Exercise goal
Count, in the entries, the lines with "from". Answer with the number only.

Information provided
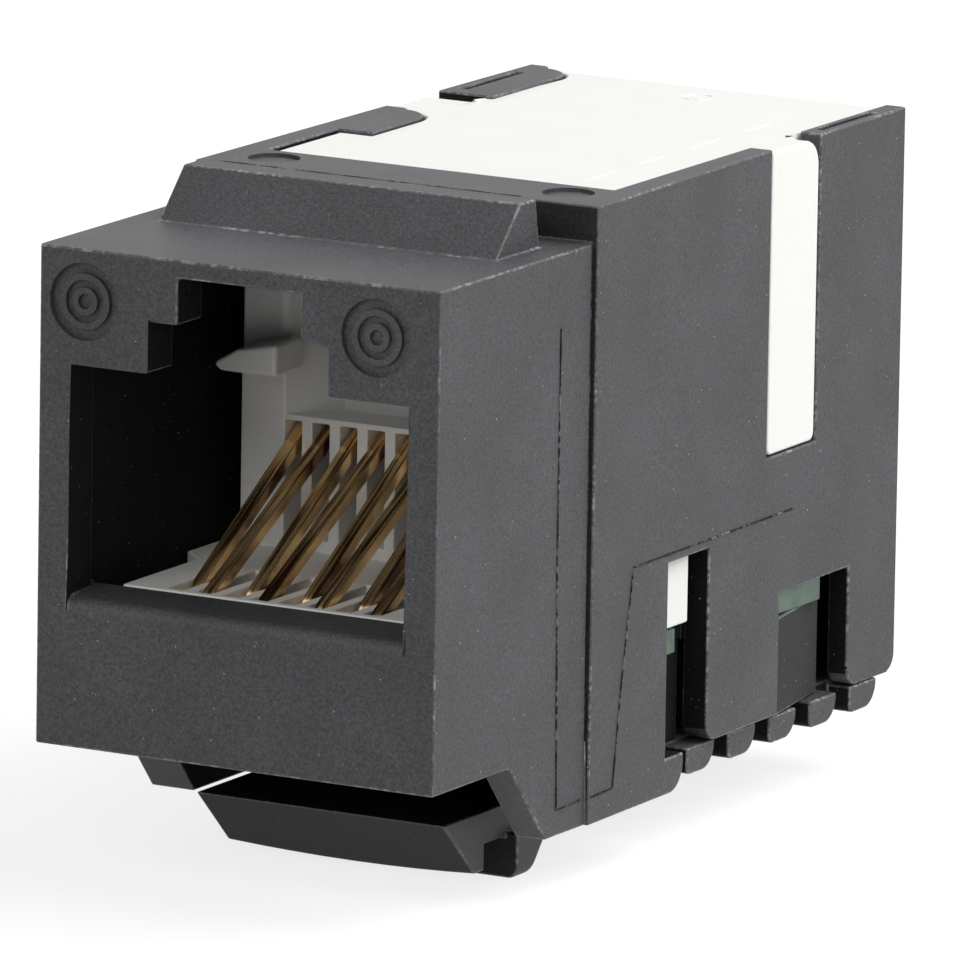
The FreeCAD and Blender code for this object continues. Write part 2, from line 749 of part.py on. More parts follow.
def make_base_cover():
    body = make_body("base_cover")
    fin_end = f"({FIN_START} + fin_share * {FIN_SPACING})"
    rib = box(FIN_START, fin_end, "-fin_drop", "-wall_drop - seat_gap")
    made = [add(body, "rib", "YZ", rib, f"-{TAIL} / 2", f"{TAIL} / 2")]
    floor = worth("-fin_drop")
    for name, radius, y in (("rib_heel", "fin_heel", fin_end), ("rib_toe", "fin_toe", FIN_START)):
        made.append(round_edges(body, name, radius, edge_test("x", y=worth(y), z=floor)))
    plate = centred(COVER, COVER_START, "overall_length")
    add(body, "plate", "XY", plate, PLATE_LOW, "-cover_top")
    repeat(body, "ribs", made, "Y", FIN_SPACING, COUNTS["ribs"])
    for name, sign in SIDES:
        outer = f"{sign}({COVER} / 2)"
        tab = box(f"{sign}({COVER} / 2 - tab_thickness)", outer, COVER_START, TAB_END)
        add(body, f"{name}_tab", "XY", tab, f"{PLATE_LOW} + 0.1", "tab_top")
        rail_end = f"{BOARD_REAR} - board_gap"
        rail = box(f"{sign}({COVER} / 2 - rail_width)", outer, f"{TAB_END} + rail_gap", rail_end)
        add(body, f"{name}_rail", "XY", rail, f"{PLATE_LOW} + 0.1", BOARD_LOW)
    wall = centred(COVER, "overall_length - tail_wall", "overall_length")
    add(body, "tail_wall_rise", "XY", wall, f"{PLATE_LOW} + 0.1", "tail_wall_top")
    return body


# Circuit board: joins the contacts to the terminals


def tab_notch(sign, width):
    """The room round a snap tab, open to the side."""
    inner = f"{sign}({COVER} / 2 - tab_thickness - cap_gap)"
    return box(inner, f"{sign}{width}", f"{COVER_START} - 3 * block_gap", f"{TAB_END} + 3 * block_gap")


def make_board():
    body = make_body("circuit_board")
    width = f"({CAVITY} - 2 * board_gap)"
    plan = centred(width, "lip_depth + board_gap", BOARD_REAR)
    add(body, "laminate", "XY", plan, BOARD_LOW, "board_top")
    under = f"{BOARD_LOW} - 1"
    over = "board_top + 1"
    corners = [edge_test("z", x=side * worth(width) / 2, y=worth(BOARD_REAR)) for side in (-1, 1)]
    round_edges(body, "board_rounding", "board_corner", any_edge(corners))
    for name, sign in SIDES:
        root = f"{sign}({width} / 2 - 0.1)"
        front_lug = box(root, f"{sign}{LUG}", f"{TALL_START} + lug_gap", f"{COVER_START} - 3 * block_gap")
        add(body, f"{name}_front_lug", "XY", front_lug, BOARD_LOW, "board_top")
        lug_end = f"({BOARD_REAR} - board_gap)"
        rear_lug = [
            (root, f"{LOW_START} + lug_gap"),
            (f"{sign}{LUG}", f"{LOW_START} + lug_gap"),
            (f"{sign}{LUG}", f"{lug_end} - board_lug_corner"),
            (f"{sign}({LUG} - board_lug_corner)", lug_end),
            (root, lug_end),
        ]
        add(body, f"{name}_rear_lug", "XY", rear_lug, BOARD_LOW, "board_top")
        cut(body, f"{name}_notch", "XY", tab_notch(sign, width), under, over)
    span = f"({COUNTS['contacts'] - 1} / 2 * contact_spacing)"
    rows = (("steep", f"-{span}", "steep_tail"), ("shallow", f"-{span} + contact_spacing", "shallow_tail"))
    for name, x, y in rows:
        hole = cut_disc(body, f"{name}_hole", "XY", (x, y), "contact_hole", under, over)
        repeat(body, f"{name}_holes", [hole], "X", "2 * contact_spacing", COUNTS["contacts"] // 2)
    for name, sign in SIDES:
        centre = (f"{sign}{TERMINAL_X}", FIRST_ROW)
        hole = cut_disc(body, f"{name}_pin_hole", "XY", centre, "terminal_hole", under, over)
        repeat(body, f"{name}_pin_holes", [hole], "Y", ROW_SPACING, COUNTS["terminal_rows"])
    return body


# Contact carrier: white moulding with the floor, comb, column and hook


def make_carrier():
    body = make_body("contact_carrier")
    wide = f"({CAVITY} / 2 - carrier_gap)"
    nose = f"({wide} - carrier_nose_inset + carrier_gap)"
    flare_end = f"({COMB_FACE} - flare_setback)"
    right = [
        (nose, "carrier_front"),
        (nose, f"{flare_end} - carrier_flare"),
        (wide, flare_end),
        (wide, CARRIER_REAR),
    ]
    left = [(f"-{x}", y) for x, y in reversed(right)]
    add(body, "floor", "XY", right + left, "board_top", "carrier_floor")
    face = f"-{COMB} / 2"
    screen_face = f"({COMB_FACE} + shelf_depth)"
    top = f"({NOTCH_TOP} - carrier_drop)"
    add(body, "comb", "XY", centred(COMB, COMB_FACE, CARRIER_REAR), "carrier_floor - 0.1", COMB_TOP)
    add(body, "screen", "XY", centred(COMB, screen_face, CARRIER_REAR), f"{COMB_TOP} - 0.1", top)
    column = [
        (face, COMB_FACE),
        (f"{face} + column_width", COMB_FACE),
        (f"{face} + column_width + column_splay", f"{screen_face} + 0.1"),
        (face, f"{screen_face} + 0.1"),
    ]
    add(body, "column", "XY", column, f"{COMB_TOP} - 0.1", top)
    hook = [
        (f"{face} - hook_end", f"{HOOK_FLOOR} + hook_tip"),
        (f"{face} + hook_end", HOOK_FLOOR),
        (f"{face} + hook_margin", HOOK_FLOOR),
        (f"{face} + hook_margin", f"{HOOK_FLOOR} + hook_height"),
        (f"{face} + hook_margin / 3", f"{HOOK_FLOOR} + 0.7 * hook_height"),
    ]
    add(body, "hook", "XZ", hook, f"{COMB_FACE} - hook_reach", f"{COMB_FACE} + 0.1")
    first = f"({COUNTS['contacts'] - 1} / -2 * contact_spacing)"
    sides = (f"{first} - comb_slot_width / 2", f"{first} + comb_slot_width / 2")
    slit = box(*sides, f"{COMB_FACE} - 1", f"{COMB_FACE} + comb_slot_depth")
    comb_slot = cut(body, "comb_slit", "XY", slit, "comb_slot_floor", f"{COMB_TOP} - comb_roof")
    repeat(body, "comb_slits", [comb_slot], "X", "contact_spacing", COUNTS["contacts"])
    well = box(*sides, "carrier_front + floor_slot_margin", "floor_slot_end")
    floor_slot = cut(body, "floor_slit", "XY", well, "board_top - 1", "carrier_floor + 0.1")
    repeat(body, "floor_slits", [floor_slot], "X", "contact_spacing", COUNTS["contacts"])
    return body


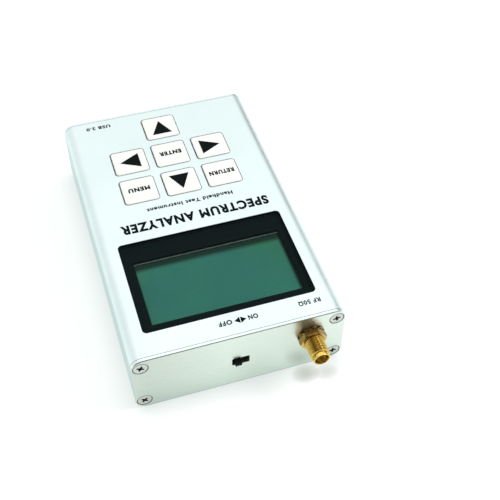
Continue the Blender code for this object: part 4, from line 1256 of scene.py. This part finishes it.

Solution to this problem
2